Questa richiesta non potra' non caratterizzare, come sta gia' avvenendo,
tutte le manifestazioni per la pace, da cui Berlusconi ha giustamente detto
di non attendersi "niente di buono" (per lui...), gli scioperi e le fermate
sul lavoro, i boicottaggi, le occupazioni delle scuole, le piu' diverse
forme di disobbedienza, ivi compreso il blocco dei luoghi della politica e
delle istituzioni, fino a costringere il governo (e il "silente" capo dello
stato) a mutare radicalmente politica o a pagare un prezzo molto alto, in
termini di consenso popolare e di "governabilita'" del paese. Fino a
provocarne, se non cambia rotta, la crisi. Questo e' il primo obiettivo.
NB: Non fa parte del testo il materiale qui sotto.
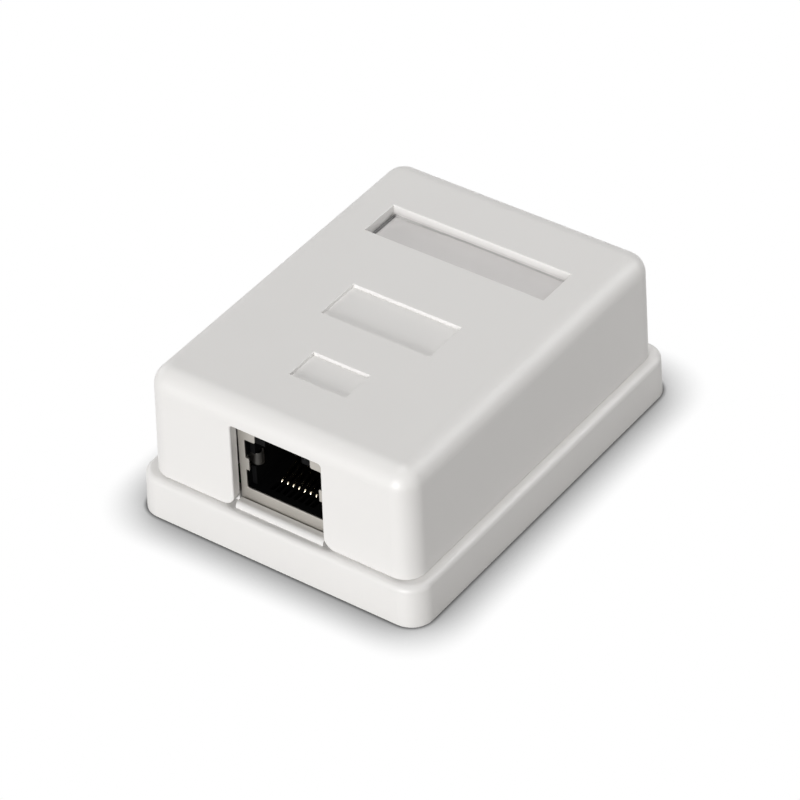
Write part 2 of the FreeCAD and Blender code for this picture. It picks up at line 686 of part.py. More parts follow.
def make_housing():
    """The black block in the shield, with the plug space, the latch space and the wire slots."""
    skin = "(shield_thickness + shield_gap)"
    front = f"{JACK_FACE} + {skin}"
    top = f"{SHIELD_TOP} - {skin}"
    block = mid_box(f"jack_width - 2 * {skin}", front, BOARD_TOP, f"{JACK_BACK} - {skin}", top)
    start = f"{JACK_FACE} - {MARGIN}"
    depth = f"{JACK_FACE} + plug_depth"
    ceiling = f"{PORT_FOOT} + plug_height"
    mouth = f"{JACK_FACE} + {skin} + {MARGIN}"
    tools = [
        mid_box("plug_width", start, PORT_FOOT, depth, ceiling),
        mid_box(PORT_WIDTH, start, PORT_FOOT, mouth, f"{PORT_FOOT} + port_height"),
        mid_box("latch_width", start, ceiling, depth, f"{top} - latch_wall"),
    ]
    spring = f"({SHIELD_FOOT} + spring_place)"
    tools.append(mid_box("jack_width", start, f"{spring} - spring_width / 2 - spring_gap",
                         f"{JACK_FACE} + spring_setback + spring_bend + spring_gap",
                         f"{spring} + spring_width / 2 + spring_gap"))
    for x, y in contact_pins():
        tools.append(mid_box("contact_slot", f"{JACK_FACE} + contact_front - contact_bend",
                             f"{BOARD_TOP} + contact_run - contact_slot / 2",
                             f"{y} + contact_slot / 2", PORT_FOOT, middle=x))
        tools.append(mid_box("contact_slot", f"{y} - contact_slot / 2", f"{BOARD_TOP} - {MARGIN}",
                             f"{y} + contact_slot / 2", PORT_FOOT, middle=x))
    keep(cut(block, tools), "jack_housing")


def make_contacts():
    """Eight bent wires: pin, lower run, front bend and the run that springs against the plug."""
    for i, (x, y) in enumerate(contact_pins(), 1):
        body = new_body(f"jack_contact_{i}")
        front = f"{JACK_FACE} + contact_front"
        run = f"{BOARD_TOP} + contact_run"
        tail = f"{BOARD_FOOT} - contact_tail"
        corners = [(y, tail), (y, run), (front, run),
                   (f"{front} + contact_reach", f"{run} + contact_rise")]
        path = new_sketch(body, "YZ_Plane", x)
        draw_path(path, corners, closed=False)
        doc.recompute()
        round_corner(path, 0, 1, "contact_heel")
        round_corner(path, 1, 2, "contact_bend")
        section = new_sketch(body, "XY_Plane", tail)
        draw_circle(section, x, y, "contact_radius")
        wire = body.newObject("PartDesign::AdditivePipe", "wire")
        wire.Profile = section
        wire.Spine = path
        doc.recompute()


def round_corner(sketch, first, second, radius):
    """An arc between two lines of a path that meet end to start."""
    lines = sketch.Geometry
    corner = lines[first].EndPoint
    back = lines[first].StartPoint
    ahead = lines[second].EndPoint
    start = corner + (back - corner) * 0.1
    end = corner + (ahead - corner) * 0.1
    arc = sketch.GeometryCount
    sketch.fillet(first, second, start, end, 0.3, True, True)
    number = sketch.addConstraint(Sketcher.Constraint("Radius", arc, 0.3))
    bind(sketch, f"Constraints[{number}]", radius)
    doc.recompute()


def make_terminal_blocks():
    """Two moulded blocks, each with four wire slots across and four pockets for the blades."""
    blades = blade_places()
    per_block = len(blades) // 2
    top = f"{BOARD_TOP} + block_height"
    for n, (name, side) in enumerate((("left", "-"), ("right", ""))):
        middle = f"{side}{BLOCK_PLACE}"
        block = mid_box("block_width", BLOCK_FRONT, BOARD_TOP, f"{BLOCK_FRONT} + block_length", top,
                        middle=middle)
        tools = []
        for x, y in blades[n * per_block:(n + 1) * per_block]:
            tools.append(mid_box(f"block_width + 2 * {MARGIN}", f"{y} - terminal_slot / 2",
                                 f"{top} - terminal_slot_depth", f"{y} + terminal_slot / 2",
                                 f"{top} + {MARGIN}", middle=x))
            tools.append(blade_pocket(x, y))
        doc.recompute()
        crown = round_edges(block, "block_edge", level_at(top_of(block)))
        keep(cut(crown, tools), f"terminal_block_{name}")


def blade_pocket(x, y):
    """The space round a blade, open at the board."""
    return mid_box("blade_width + 2 * blade_gap",
                   f"{y} - blade_thickness / 2 - blade_gap", f"{BOARD_TOP} - {MARGIN}",
                   f"{y} + blade_thickness / 2 + blade_gap", f"{BOARD_TOP} + blade_height + blade_gap",
                   middle=x)


def make_blades():
    """Forked plates that grip a wire across their slit, each with a solder pin."""
    for i, (x, y) in enumerate(blade_places(), 1):
        y0 = f"{y} - blade_thickness / 2"
        y1 = f"{y} + blade_thickness / 2"
        top = f"{BOARD_TOP} + blade_height"
        plate = mid_box("blade_width", y0, f"{BOARD_TOP} + blade_gap", y1, top, middle=x)
        slit = mid_box("blade_slit", f"{y0} - {MARGIN}", f"{top} - blade_slit_depth",
                       f"{y1} + {MARGIN}", f"{top} + {MARGIN}", middle=x)
        pin = mid_box("blade_pin_width", y0, f"{BOARD_FOOT} - contact_tail", y1,
                      f"{BOARD_TOP} + {MARGIN}", middle=x)
        keep(fuse([cut(plate, [slit]), pin]), f"terminal_blade_{i}")


def make_screw(label, x, y, seat):
    """A pan head screw with a cross recess, standing in its hole with its head on its seat."""
    shank = cylinder(x, y, f"{seat} - screw_length", "screw_radius", "screw_length")
    head = cylinder(x, y, seat, "screw_head_radius", "screw_head_height")
    top = f"{seat} + screw_head_height"
    doc.recompute()
    crown = round_edges(head, "screw_head_edge", level_at(top_of(head)))
    arm = "screw_head_radius"
    cross = [
        mid_box(arm, f"{y} - recess_width / 2", f"{top} - screw_head_height / 2",
                f"{y} + recess_width / 2", f"{top} + {MARGIN}", middle=x),
        mid_box("recess_width", f"{y} - {arm} / 2", f"{top} - screw_head_height / 2",
                f"{y} + {arm} / 2", f"{top} + {MARGIN}", middle=x),
    ]
    keep(cut(fuse([shank, crown]), cross), label)


def make_screws():
    for name, side in (("left", "-"), ("right", "")):
        make_screw(f"board_screw_{name}", f"{side}{POST_SPACING} / 2", SCREW_POST_PLACE, BOARD_TOP)
        make_screw(f"clamp_screw_{name}", f"{side}clamp_spacing / 2", CLAMP_PLACE,
                   f"{CLAMP_SEAT} + clamp_thickness")


def make_clamp():
    """A metal strip with flat feet on the two bosses and an arch over the cable."""
    y0 = f"{CLAMP_PLACE} - clamp_length / 2"
    y1 = f"{CLAMP_PLACE} + clamp_length / 2"
    width = "clamp_spacing + 2 * post_radius"
    strip = mid_box(width, y0, CLAMP_SEAT, y1, f"{CLAMP_SEAT} + clamp_thickness")
    outer = lying_cylinder("clamp_arch + clamp_thickness", y0, y1)
    inner = lying_cylinder("clamp_arch", f"{y0} - {MARGIN}", f"{y1} + {MARGIN}")
    above = mid_box(width, y0, CLAMP_SEAT, y1,
                    f"{CLAMP_SEAT} + clamp_arch + clamp_thickness + {MARGIN}")
    holes = [cylinder(f"{side}clamp_spacing / 2", CLAMP_PLACE, f"{CLAMP_SEAT} - {MARGIN}",
                      "screw_radius + screw_gap", f"clamp_thickness + 2 * {MARGIN}")
             for side in ("-", "")]
    keep(cut(fuse([strip, common(outer, above)]), [inner] + holes), "cable_clamp")


def lying_cylinder(radius, y0, y1):
    """A cylinder along Y, centred over the cable at the bosses' height."""
    solid = doc.addObject("Part::Cylinder", "cylinder")
    solid.Placement = Placement(Vector(0, 0, 0), Rotation(Vector(1, 0, 0), -90))
    bind(solid, "Radius", radius)
    bind(solid, "Height", f"({y1}) - ({y0})")
    place(solid, "0", y0, CLAMP_SEAT)
    return solid


def check_and_export():
    doc.recompute()
    for item in doc.Objects:
        if {"Invalid", "Error"} & set(item.State):
            raise RuntimeError(f"{item.Name} ({item.Label}) failed")
    os.makedirs("parts", exist_ok=True)
    for piece in pieces:
        shape = piece.Shape
        if shape.isNull() or not shape.isValid():
            raise RuntimeError(f"{piece.Label} has no valid shape")
        shape.exportStep(f"parts/{piece.Label}.step")
        print(f"{piece.Label}: {len(shape.Solids)} solid, {shape.Volume:.2f} mm3")


fill_sheet()
make_base()
make_cover()
make_label()
make_board()
make_shield()
make_housing()
make_contacts()
make_terminal_blocks()
make_blades()
make_screws()
make_clamp()
check_and_export()
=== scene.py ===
import math

import bpy
from mathutils import Matrix, Vector


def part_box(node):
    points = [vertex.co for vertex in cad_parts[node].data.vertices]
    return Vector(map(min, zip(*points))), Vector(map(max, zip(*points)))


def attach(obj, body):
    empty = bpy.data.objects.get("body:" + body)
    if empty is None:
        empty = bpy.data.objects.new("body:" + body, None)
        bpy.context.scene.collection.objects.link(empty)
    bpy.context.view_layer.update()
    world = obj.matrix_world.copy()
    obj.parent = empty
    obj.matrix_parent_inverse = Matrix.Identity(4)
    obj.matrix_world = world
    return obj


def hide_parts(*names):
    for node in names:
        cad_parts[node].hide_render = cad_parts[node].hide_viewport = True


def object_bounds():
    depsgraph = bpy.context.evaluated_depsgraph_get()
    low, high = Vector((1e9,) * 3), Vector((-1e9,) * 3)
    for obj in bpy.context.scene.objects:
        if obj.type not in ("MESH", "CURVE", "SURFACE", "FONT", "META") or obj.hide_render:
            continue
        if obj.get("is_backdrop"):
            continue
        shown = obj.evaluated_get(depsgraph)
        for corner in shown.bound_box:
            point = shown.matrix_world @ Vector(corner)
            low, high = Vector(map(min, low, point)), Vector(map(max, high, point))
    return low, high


bl_info = {
    "name": "Surface Mount Jack Box",
    "version": (1, 0, 0),
    "blender": (4, 5, 0),
    "location": "3D View > Sidebar > Jack Box",
    "description": "Finishes and label of a small wall box with one data jack",
    "category": "Object",
}

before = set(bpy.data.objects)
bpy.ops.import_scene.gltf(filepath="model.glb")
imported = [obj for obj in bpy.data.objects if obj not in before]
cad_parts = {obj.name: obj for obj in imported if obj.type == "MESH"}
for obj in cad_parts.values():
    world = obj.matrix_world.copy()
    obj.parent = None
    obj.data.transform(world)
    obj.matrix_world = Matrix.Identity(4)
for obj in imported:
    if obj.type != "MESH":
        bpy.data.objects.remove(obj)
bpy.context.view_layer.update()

# Places nearer than this, in metres, count as one.
TOUCH = 1e-6


# ---- sizes and colours that a user would change

def length(name, description, default):
    return bpy.props.FloatProperty(name=name, description=description, default=default,
                                   subtype="DISTANCE", unit="LENGTH", precision=5)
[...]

La mobilitazione contro l'uso delle basi offre pero' anche l'occasione,
come si e' gia' detto, di far comprendere la necessita' della loro
definitiva eliminazione dal nostro territorio. Questo obiettivo strategico,
essenziale per costruire un'Europa "autonoma" dal predominio Usa, e' stato
lanciato gia' alcuni anni fa dalla campagna "gettiamo le basi" (v. "G&P",
n. 50). Oggi va ripreso con forza perche' puo' essere condiviso assai piu'
largamente, sia per il contesto politico favorevole, sia per l'aumentata
consapevolezza che basi come quelle di Aviano o della Sardegna sono una
minaccia anche per l'ambiente, la sovranita' e la salute dei cittadini.